Tabitha Ross (1999, English)
In preparation for this evening, I set to read Dorothy Sayers’ 1935 novel Gaudy Night, which opens at a gaudy at the imaginary Shrewsbury College, based on Sayers’ own alma mater Somerville.
Like this one, the gaudy takes place at the end of summer, before the students are back. I was rather struck by one particular passage..
‘They stepped out together into the New Quad. The moon was up, painting the buildings with cold washes of black and silver whose austerity rebuked the yellow gleam of lighted windows behind which old friends reunited still made merry with talk and laughter.
“It might almost be term time” said Harriet.
“Yes.” Miss de Vine smiled oddly. “If you were to listen at those windows, you would find it was the middle-aged ones who were making the noise. The old have gone to bed, wondering whether they have worn as badly as their contemporaries. They have suffered some shocks, and their feet hurt them. And the younger ones are chattering soberly about life and its responsibilities. But the women of forty are pretending they are undergraduates again.”’
When people ask me about my time at university, I always reply “I was lucky enough to be extremely happy”. This, I believe, is due to the good fortune that landed me at Somerville, no other college. From my first experience of coming here for interview, I felt my tutors, KDJ and Fiona Stafford, were trying to find out what I did know, not catch me out in what I didn’t. What a privilege to be taught by world-leading experts in the subject I loved, who nevertheless took the time out to be encouraging and kind.
It used to say in the Oxford University alternative prospectus that Somerville was ‘down to earth and friendly’. This was certainly my experience. Instead of strange and exclusive traditions, I found like-minded and idealistic people. I found my best friends here, not to mention my husband. We were bonded by experience and emotion – having late-night essay crises, midnight bagels in G&Ds, endless cups of tea in each other’s rooms, dancing the night away in Fifth Avenue and the Zodiac. All the while inspired by beautiful surroundings and new ideas.

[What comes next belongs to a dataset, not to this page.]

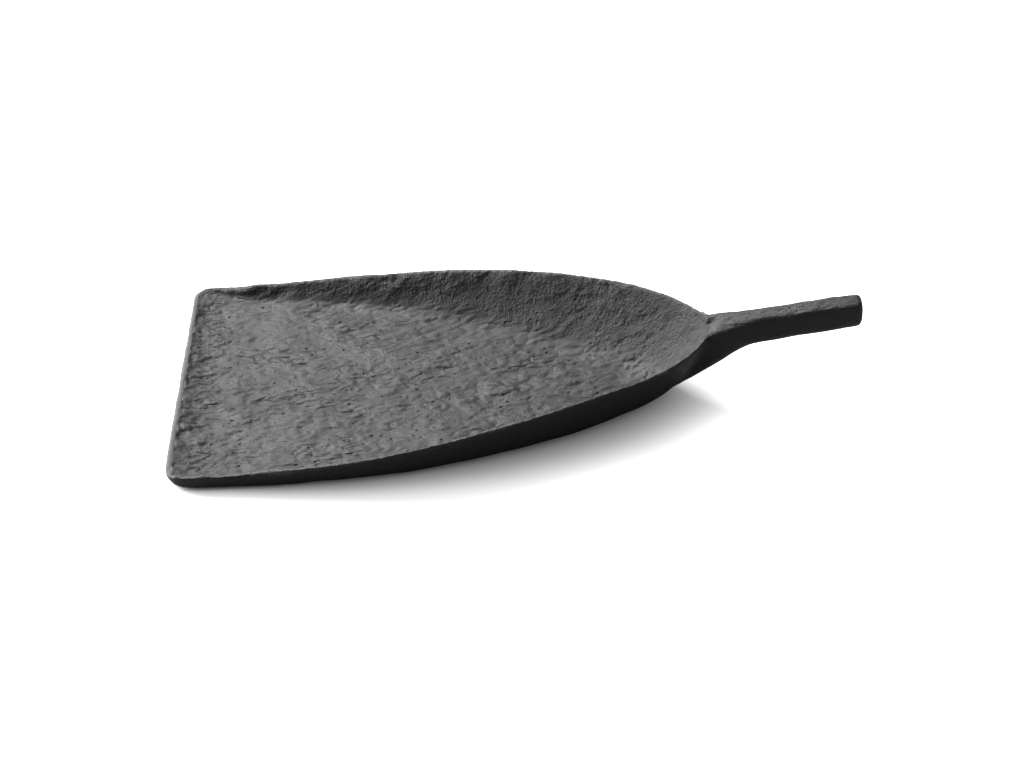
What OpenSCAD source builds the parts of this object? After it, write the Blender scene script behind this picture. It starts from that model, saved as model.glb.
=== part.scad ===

Even at the time, I could not believe how lucky I was. Looking back now, with the passage of time, it seems even more precious.
The phrase ‘gaudy night’ actually comes from Shakespeare, surprise surprise. Maybe Anthony was thinking of his university days when he said to Cleopatra,
‘Come, let’s have one other gaudy night. Call to me All my sad captains. Fill our bowls once more. Let’s mock the midnight bell.’
Perhaps ‘mocking the midnight bell’ is what Sayers’ ‘women of forty’ were doing when they were pretending to be undergraduates once more, and it is certainly what I propose to do tonight.
Please join me in raising a glass to our wonderful college – to Somerville!